Behind every great tech innovation is the need for effective tech implementation. But anyone who has ever been an early adopter of enterprise technology knows that no matter how remarkable the software is, integrating it into a business and its processes is rarely (read: never) an easy feat. Not only must customers understand how to use the new technology, they have to know how to maximise its use for their business.
In the software as a service (SaaS) industry, this gets more challenging still. Time is a luxury most providers don’t have.
When your business model relies exclusively on monthly or annual subscriptions—as most SaaS firms today do—the opportunity window for a customer to achieve maximum use is incredibly short. If the software isn’t achieving ROI after a few months at most, it’s easily dumped for something else. After all, the technology is rooted in the cloud, so there are no installation investments or long-term contracts to fall back on, as is typically the case with on-premise software or hardware.
Losing a customer because your cloud-based software did not meet expectations is very expensive. According to the Harvard Business Review, it is five to 25 times more expensive to acquire a new client than it is to keep an existing one. Moreover, research from Fred Reichheld of consulting firm Bain & Company shows that increasing customer retention rates by 5 percent increases profits by 25% to 95%. And Gartner has found that 80% of a company’s future revenue will come from just 20% of its existing customers.
Delivering on the promise of customer success and optimising technology for clients is the new linchpin of the SaaS industry—especially for B2B SaaS firms, where single customers equate to large-scale accounts, and it’s driving a new trend within the industry.
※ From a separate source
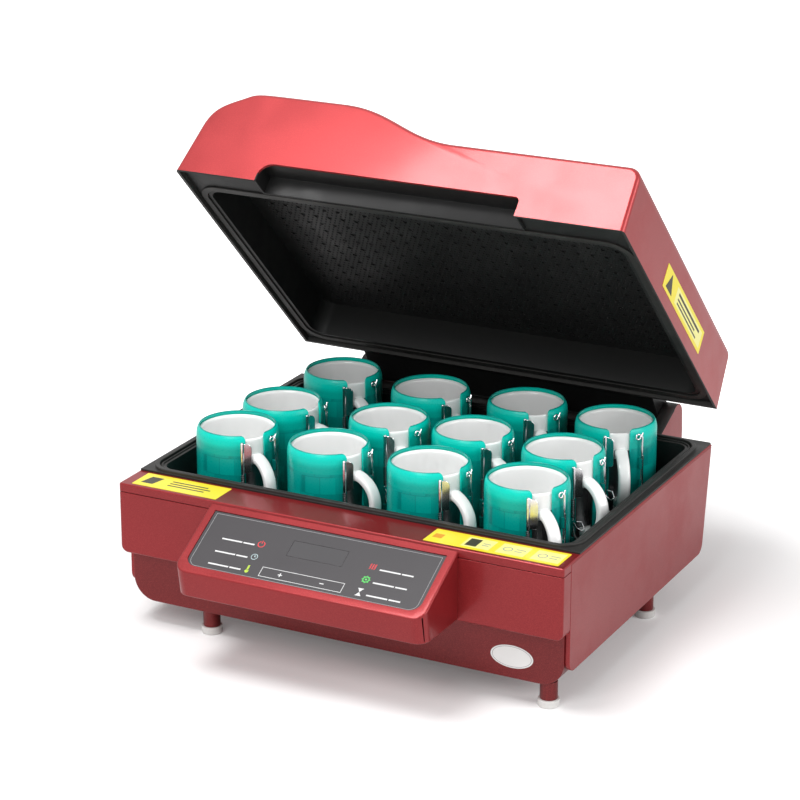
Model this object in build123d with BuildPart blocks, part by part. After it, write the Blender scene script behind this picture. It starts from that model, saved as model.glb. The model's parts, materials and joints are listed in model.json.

Bridging support to success
Customer success is not simply another form of customer support. They’re two entirely different facets of business strategy and should be treated as such.
Customer support is rooted in reactivity. If something breaks, the customer support team is there to fix it. If someone can’t get to the right portal, the customer support team is there for guidance. The calls are incoming.
Customer success, by contrast, is proactive. Rather than waiting for calls to come in, the customer success team seeks out customers to discover how they are using the technology to meet their business objectives. A customer success manager gets to know company projects, coordinates personalised training and planning and becomes the company’s internal advocate for successful adoption. Their goals? Customer satisfaction, the best solution to problem fit, and long-term client retention.
SaaS companies need both functions to excel. Still, customer support and customer success don’t typically operate under the same umbrella by design. Support teams have to be ready to put out fires, solve individual project issues and navigate specific technical questions, while customer success teams must be relentless in adding value to customers and helping them to understand and optimise software.
If success and support are merged into a single silo, you’re more likely to compromise important elements of both, or one will simply dominate the other. When they remain separate departments that work alongside each other—keeping a well-oiled dialogue of pain-points and resolutions—you open the door to long-term customer retention that results in coveted revenue predictability.
Building the customer success experience
Because of its bottom-line significance, customer success is just as important to business as sales, marketing, operations or finance. For this reason, we’re beginning to see cloud-based software companies start to build distinct functions for customer success management—and put real resources behind it. Those that haven’t yet are sure to move in this direction to stay relevant.
As SaaS companies build and enhance their customer success strategy, here are a few key tips to consider:
- Weave customer success into company philosophy. Though a customer success department will have dedicated staff to drive customer success initiatives day-to-day, customer success is as much a company philosophy as it is a function. When customers realise that customer success is foundational to every part of your business (that is, you have metrics behind it, and it’s discussed daily by marketers, developers, assistants and leadership), they will come to appreciate that they’re not just investing in software, they have a tech partner.
- Rekindle legacy relationships. Don’t wait for new customers to come in the door before making customer success a priority. Re-energise your relationships with existing clients by performing a success triage—get an in-depth look at how they’re using your technology and why—and then work with them to outline a roadmap for optimization.
- Bring clients to you. Small-group training sessions are among the most effective ways to initiate customer success. There is no better way to ensure customers have the technical skills needed to properly use your software than to have an in-house expert sit down with a customer and work through it together. When groups are small, typically no more than 10 customers in one session, you’re able to have essential face-to-face interaction. The group is also small enough to take out to dinner or to a local sporting event. That social element can go a long way in building trust, and again, reaffirming your company is a business partner, not just a vendor.
- Leverage customer success technology. As more SaaS firms lean in to customer success, we’ll see more resources designed specifically to support it. And there are already some great technologies out there to help build a strong customer success program, such as Gainsight and Totango.
As SaaS companies continue to flood the market and compete for business, it won’t be the technology that defines success. It will be how well companies think like their customers think and guide their customers through the optimal customer journey. Those that ignore customer success do so at their own peril.
After all, without its linchpin, the wheels of an organisation are sure to fall off.